— start of Collected data —

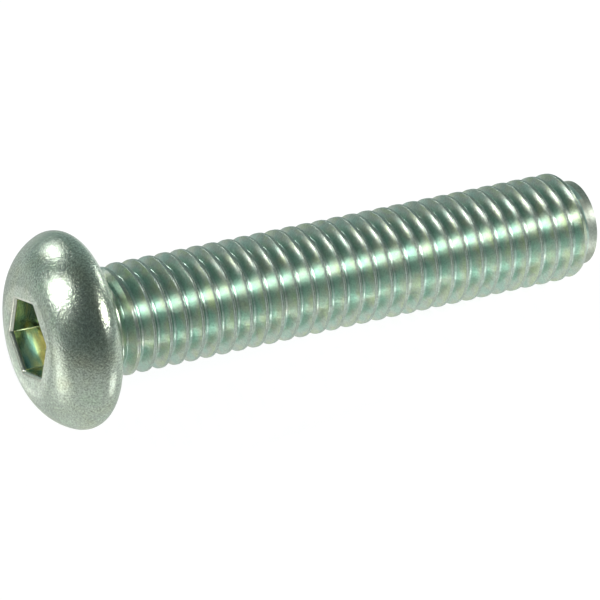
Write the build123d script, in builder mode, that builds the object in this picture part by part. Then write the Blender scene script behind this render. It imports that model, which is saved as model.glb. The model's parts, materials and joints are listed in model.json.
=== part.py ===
from build123d import *
import os
from math import asin, atan2, cos, degrees, hypot, radians, sin, tan

# M8 x 40 button head screw with a hexagon socket, cold headed from one piece of steel.
# It is modelled as it lies on a table: the rim of the head and the last full crest of
# the thread touch the table, so the axis dips towards the point. All sizes are in
# millimetres. The origin is the centre of the bearing face, the flat ring under the
# head. The axis runs in the XZ plane, with the point towards +X and +Z up.

# Thread and shank
thread_diameter = 8.0  # over the crests
thread_pitch = 1.25
thread_depth_share = 0.6134  # depth of the thread over its pitch, ISO metric
screw_length = 40.0  # from the bearing face to the end of the point
neck_relief = 0.17  # how far the plain neck lies below the crests
neck_fillet = 0.4  # where the neck meets the bearing face
point_edge_radius = 0.8  # rounding of the end face

# Head
head_diameter = 14.0
head_height = 4.4
rim_radius = 1.35  # round edge between the dome and the bearing face
rim_sweep = 111.0  # degrees that the rim turns through before the dome begins
land_width = 0.7  # flat on top of the head, outside the socket's corners

# Hexagon socket
socket_across_flats = 5.05
socket_depth = 2.6  # of the flat walls, without the cone below them
socket_cone_angle = 120.0
socket_corner_radius = 0.12  # upright edges between the six walls
socket_mouth_radius = 0.12  # edge between the walls and the land
socket_turn = 10.0  # degrees from the upright, as the screw lies

# Sizes that follow from the ones above
thread_radius = thread_diameter / 2
minor_radius = thread_radius - thread_depth_share * thread_pitch
neck_radius = thread_radius - neck_relief
neck_length = 2 * thread_pitch
point_length = 1.5 * thread_pitch
head_radius = head_diameter / 2
socket_corner = socket_across_flats / 2 / cos(radians(30))
land_radius = socket_corner + land_width
cone_radius = socket_across_flats / 2
cone_depth = cone_radius / tan(radians(socket_cone_angle / 2))

# The table touches the rim's round edge and the corner where the point begins. The
# tangent from that corner to the circle of the rim gives the dip of the axis.
corner_along = screw_length - point_length + rim_radius
corner_across = thread_radius - (head_radius - rim_radius)
dip = asin(rim_radius / hypot(corner_along, corner_across)) - atan2(corner_across, corner_along)
along = (cos(dip), 0, -sin(dip))
across = (sin(dip), 0, cos(dip))
screw_axis = Axis((0, 0, 0), along)
profile_plane = Plane((0, 0, 0), x_dir=across, z_dir=(0, 1, 0))
head_top = Plane((0, 0, 0), x_dir=across, z_dir=along).offset(-head_height)

with BuildPart() as button_head_screw:
    # Head, neck, shank and point are one turned outline: X is the radius and Y runs
    # from the bearing face towards the point. The thread stays at its crest diameter.
    with BuildSketch(profile_plane) as outline:
        with BuildLine():
            rim = JernArc((head_radius - rim_radius, 0), (1, 0), rim_radius, -rim_sweep)
            dome = TangentArc(rim @ 1, (land_radius, -head_height), tangent=rim % 1)
            Polyline(
                dome @ 1,
                (0, -head_height),
                (0, screw_length),
                (minor_radius, screw_length),
                (thread_radius, screw_length - point_length),
                (thread_radius, neck_length + neck_relief),
                (neck_radius, neck_length),
                (neck_radius, 0),
                rim @ 0,
            )
        make_face()
        neck_corner = outline.vertices().sort_by_distance((neck_radius, 0))[0]
        fillet(neck_corner, neck_fillet)
        end_corner = outline.vertices().sort_by_distance((minor_radius, screw_length))[0]
        fillet(end_corner, point_edge_radius)
    revolve(axis=screw_axis)

    # Socket: six flat walls, then the cone that the tip of the heading punch leaves
    with BuildSketch(head_top) as hexagon:
        RegularPolygon(cone_radius, 6, major_radius=False, rotation=socket_turn)
        fillet(hexagon.vertices(), socket_corner_radius)
    extrude(amount=socket_depth, mode=Mode.SUBTRACT)
    mouth = button_head_screw.edges(Select.LAST).group_by(screw_axis)[0]
    fillet(mouth, socket_mouth_radius)
    with BuildSketch(profile_plane) as cone:
        with BuildLine():
            Polyline(
                (0, socket_depth - head_height),
                (cone_radius, socket_depth - head_height),
                (0, socket_depth - head_height + cone_depth),
                close=True,
            )
        make_face()
    revolve(axis=screw_axis, mode=Mode.SUBTRACT)

button_head_screw.part.label = "button_head_screw"
print("dip of the axis in degrees:", round(degrees(dip), 3))

os.makedirs("parts", exist_ok=True)
export_step(button_head_screw.part, "parts/button_head_screw.step")
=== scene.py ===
# %% [markdown]
# # A button head screw, lying on a table
#
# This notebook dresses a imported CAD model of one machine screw. The real one starts as a
# length of steel wire. A press forms the low domed head and punches the hexagon socket,
# flat dies roll the thread, and a bath leaves a thin coat of zinc with a clear,
# slightly green passivation.
#
# The CAD model has the true size and the plain forms. Here the screw gets what it needs
# up close: a real helical thread, rounded edges and a plated finish.

# %% Load the frame
import json
from collections import Counter
from math import atan2, cos, hypot, pi, radians, sin, tan

import bpy
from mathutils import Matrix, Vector


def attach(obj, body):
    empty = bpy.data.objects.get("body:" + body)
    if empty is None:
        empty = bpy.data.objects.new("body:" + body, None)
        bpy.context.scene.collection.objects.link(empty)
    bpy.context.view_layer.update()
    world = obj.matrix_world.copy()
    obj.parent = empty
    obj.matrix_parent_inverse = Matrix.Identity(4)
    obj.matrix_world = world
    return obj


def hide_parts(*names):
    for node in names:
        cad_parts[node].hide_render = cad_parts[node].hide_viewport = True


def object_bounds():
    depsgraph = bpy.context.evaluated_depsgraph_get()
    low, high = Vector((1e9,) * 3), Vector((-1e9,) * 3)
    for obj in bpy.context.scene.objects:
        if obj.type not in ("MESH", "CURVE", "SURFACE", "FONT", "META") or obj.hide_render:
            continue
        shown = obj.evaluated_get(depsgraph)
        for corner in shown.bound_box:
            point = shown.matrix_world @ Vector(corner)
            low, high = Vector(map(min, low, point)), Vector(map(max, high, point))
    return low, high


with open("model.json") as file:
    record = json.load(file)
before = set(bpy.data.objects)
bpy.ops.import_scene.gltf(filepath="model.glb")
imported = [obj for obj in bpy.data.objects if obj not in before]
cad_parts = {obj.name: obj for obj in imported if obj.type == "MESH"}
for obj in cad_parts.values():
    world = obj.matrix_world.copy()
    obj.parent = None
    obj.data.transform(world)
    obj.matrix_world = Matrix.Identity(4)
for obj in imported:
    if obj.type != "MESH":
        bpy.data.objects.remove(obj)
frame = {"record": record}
cad_low, cad_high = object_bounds()
mounts = {mount["name"]: mount for mount in frame["record"]["mounts"]}
print("CAD box in mm:", [round(c * 1000, 2) for c in (*cad_low, *cad_high)])

# %% [markdown]
# ## Sizes
#
# The frame says where the screw lies, how thick its thread is and how high its head is.
# The other sizes are those of the CAD model. Everything is modelled upright first, with
# the axis on Z, the bearing face at height zero and the point upwards. One unit stands
# for a millimetre until the finished screw is laid down and scaled, because many of
# Blender's tools have small fixed tolerances that suit sizes near one.

# %% Sizes of the screw, in millimetres
METRE = 1000.0
axis_along = Vector(mounts["bearing_face"]["axis"])
crest_radius = mounts["thread"]["dims"]["r_mm"]
full_thread_length = mounts["thread"]["dims"]["length_mm"]
full_thread_middle = Vector(mounts["thread"]["pos_m"]).length * METRE
full_thread_end = full_thread_middle + full_thread_length / 2
head_height = Vector(mounts["hex_socket"]["pos_m"]).length * METRE

pitch = 1.25
root_radius = crest_radius - 0.6134 * pitch  # the depth of the ISO metric thread
neck_radius = crest_radius - 0.17
neck_fillet = 0.4
screw_length = 40.0
head_radius = 7.0
rim_radius = 1.35
rim_sweep = radians(111)
socket_across_flats = 5.05
socket_corner = socket_across_flats / 2 / cos(radians(30))
socket_depth = 2.6
socket_turn = radians(10)
land_radius = socket_corner + 0.7
around = 96  # faces round the axis
print("thread from crest to root:", crest_radius, "to", round(root_radius, 3))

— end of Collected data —

**Goal:**
Reproduce exactly the lines from the one containing "# Socket: six" through the one containing "bpy.context.view_layer.update()", inclusive, and nothing else.

**Exercise answer:**
    # Socket: six flat walls, then the cone that the tip of the heading punch leaves
    with BuildSketch(head_top) as hexagon:
        RegularPolygon(cone_radius, 6, major_radius=False, rotation=socket_turn)
        fillet(hexagon.vertices(), socket_corner_radius)
    extrude(amount=socket_depth, mode=Mode.SUBTRACT)
    mouth = button_head_screw.edges(Select.LAST).group_by(screw_axis)[0]
    fillet(mouth, socket_mouth_radius)
    with BuildSketch(profile_plane) as cone:
        with BuildLine():
            Polyline(
                (0, socket_depth - head_height),
                (cone_radius, socket_depth - head_height),
                (0, socket_depth - head_height + cone_depth),
                close=True,
            )
        make_face()
    revolve(axis=screw_axis, mode=Mode.SUBTRACT)

button_head_screw.part.label = "button_head_screw"
print("dip of the axis in degrees:", round(degrees(dip), 3))

os.makedirs("parts", exist_ok=True)
export_step(button_head_screw.part, "parts/button_head_screw.step")
=== scene.py ===
# %% [markdown]
# # A button head screw, lying on a table
#
# This notebook dresses a imported CAD model of one machine screw. The real one starts as a
# length of steel wire. A press forms the low domed head and punches the hexagon socket,
# flat dies roll the thread, and a bath leaves a thin coat of zinc with a clear,
# slightly green passivation.
#
# The CAD model has the true size and the plain forms. Here the screw gets what it needs
# up close: a real helical thread, rounded edges and a plated finish.

# %% Load the frame
import json
from collections import Counter
from math import atan2, cos, hypot, pi, radians, sin, tan

import bpy
from mathutils import Matrix, Vector


def attach(obj, body):
    empty = bpy.data.objects.get("body:" + body)
    if empty is None:
        empty = bpy.data.objects.new("body:" + body, None)
        bpy.context.scene.collection.objects.link(empty)
    bpy.context.view_layer.update()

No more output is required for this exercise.